2 “Pork bellies got so undesirable at a certain point that pork farmers were taking their bellies to Eastern Europe to look for anyone who’d buy them. Imagine that! Americans dragging bacon across the ocean to beg a buncha friggin’ Slavs to take it! The shame of it. Imagine the god damn shame of it.” – Favorite quote from the linked article…must have been dark, troubling times for Big Pork
3 Holy cow…apparently the bacon popularity was so monumental it effectively curbed pork belly seasonal sales volatility. Thus in 2012, the Chicago Mercantile Exchanged stopped trading pork belly futures contracts, since bacon demand was so predictable that there just wasn’t enough volume in pork belly futures anymore.  You can still trade lean hogs futures though!


img_3585

  1. Spaghetti (1 lb)
  2. Guanciale (14 lb) if you can’t get guanciale, panchetta or thick cut bacon is fine
  3. Egg Yolks (2)
  4. Whole Eggs (2)
  5. Pecorino Romano (~13 cup)
  6. Parmigiano-Reggiano (~13 cup)
  7. Garlic Cloves (4)
  8. Salt and LOTS of Pepper
  9. Parsley

The total cook time is ~0.5 hour. Timing is incredibly important in this recipe. A few seconds off or temperature degrees too high could be the difference between a silky, smooth carbonara sauce or scrambled egg pasta. Please read the entire recipe before attempting (especially step 6!).

The Tasting

Step 1.

img_3585

img_3585

Dice guanciale in 14 inch cubes and crush garlic. Cook the guanciale in a large flat saucepan over medium heat until fat has rendered and the guanciale is browned and crispy. Take saucepan off burner and cool on countertop.

Step 2.

img_3585

In a large mixing bowl, whisk 2 whole eggs and 2 egg yolks.1 If you have difficulty separating the yolk from the egg white,2 place a small colander mesh over a bowl and crack the egg over the colander mesh. The mesh will catch the egg yolk while the egg white will fall into the bowl.

Save the egg whites for later use…make like a healthy egg white omelette with tomato, spinach and complete with no flavor.

Step 3.

Add grated cheeses to the egg mixture along with freshly cracked black pepper, and whisk.

Step 4.

Bring a large pot of salted water1 to a boil. Add pasta and cook until al dente.

I would highly recommend investing in a steel colander with a handle. This is an incredibly easy way not only to strain pasta, but also to reserve pasta water. Place the steel colander in the large pot and lift up when the pasta is ready.

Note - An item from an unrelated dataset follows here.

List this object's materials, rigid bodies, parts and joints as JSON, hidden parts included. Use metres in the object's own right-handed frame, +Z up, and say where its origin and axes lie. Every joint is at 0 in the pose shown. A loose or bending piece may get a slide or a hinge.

For the love of god, DO NOT put olive oil in your pasta water. It is true adding olive oil helps stops the pasta from sticking together. But it also prevents ANYTHING ELSE (umm your sauce!) from sticking to the pasta. It is also true adding olive oil prevents the water from boiling over the pot. But you can also…you know: use a bigger pot, not fill water to the brim, or turn down the heat when the water starts boiling.

Step 5.

Here is where you will actually have to start to pay attention.

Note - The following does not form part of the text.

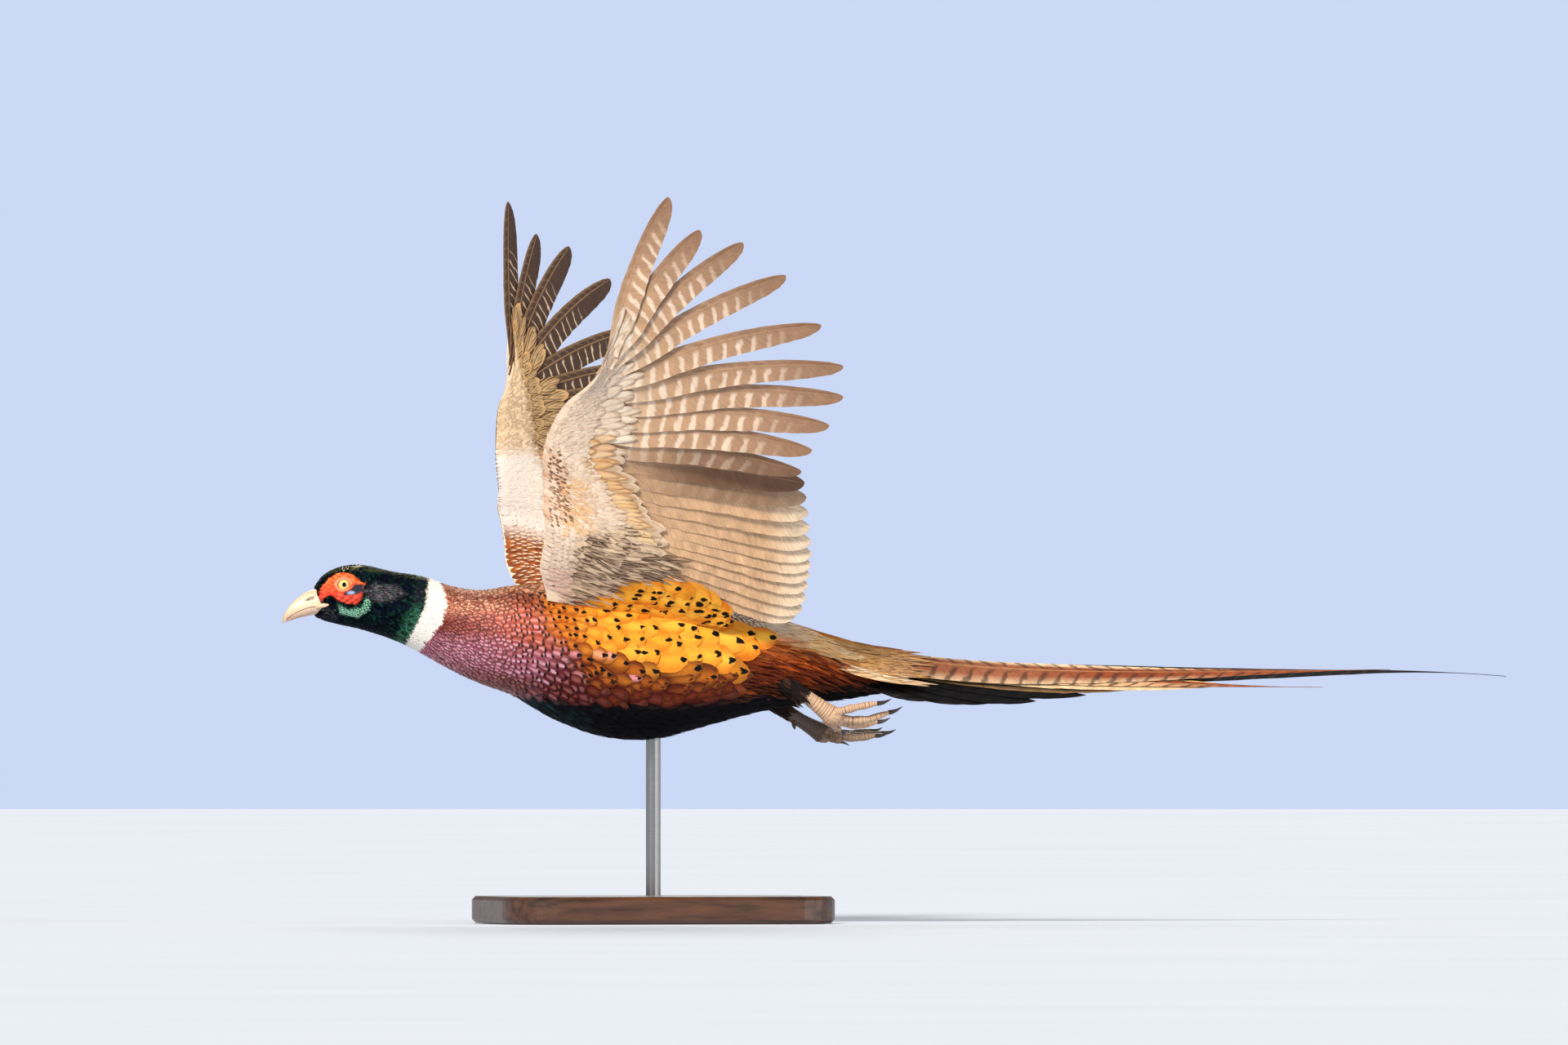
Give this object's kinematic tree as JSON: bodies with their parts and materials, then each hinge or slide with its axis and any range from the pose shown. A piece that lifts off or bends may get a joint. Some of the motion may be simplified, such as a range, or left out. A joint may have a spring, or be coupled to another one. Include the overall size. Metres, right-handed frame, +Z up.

Drop the pasta in the guanciale saucepan.

Step 6.

Transfer the pasta and guanciale into a deep stock pot (making sure to get all fat drippings) and lightly toss. Let the pasta rest for about 1 minute.

Step 7.

The simple key to a silky, smooth carbonara is to make sure the egg and cheese mixture does not go above ~150°F, which is the temperature eggs start to curdle leading to wonderful scrambled eggs, but terrible carbonara.

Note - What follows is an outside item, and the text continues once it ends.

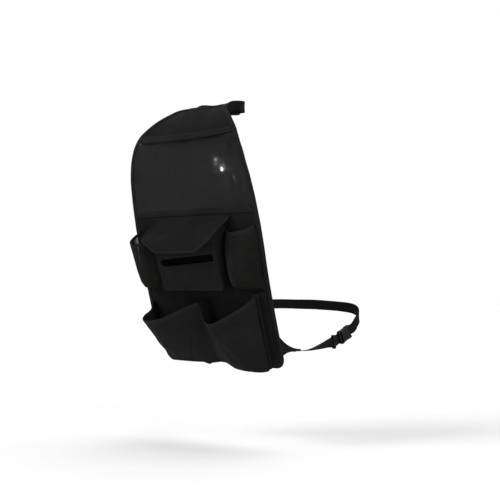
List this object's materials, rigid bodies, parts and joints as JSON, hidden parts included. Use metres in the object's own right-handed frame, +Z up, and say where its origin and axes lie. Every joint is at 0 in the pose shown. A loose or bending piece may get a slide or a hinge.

Measure the temperature of the pasta water using a cooking thermometer.1 Add a couple ladles of pasta water to the egg and cheese bowl and whisk vigorously. This helps gradually raise the temperature and form the carbonara sauce without the risk of overheating and hardening the eggs.

If you do not have a thermometer you can either add smaller portions (a teaspoon at a time) of pasta water or wait ~2 mins for the water to cool?…Actually I’m not sure about 2 mins. There are too many variables at play: size of pot, amount of water, or altitude. Water boils at a lower temperature at higher altitudes due to lower atmospheric pressure…so water in Denver boils at 95°C (Nothing like a reminder of high school physics to lose the interest of all my readers!)

Step 8.

Slowly add the egg and cheese mixture into the pasta and toss.

Step 9.

img_3585

Serve immediately and garnish with chopped parsley and grated parmesean.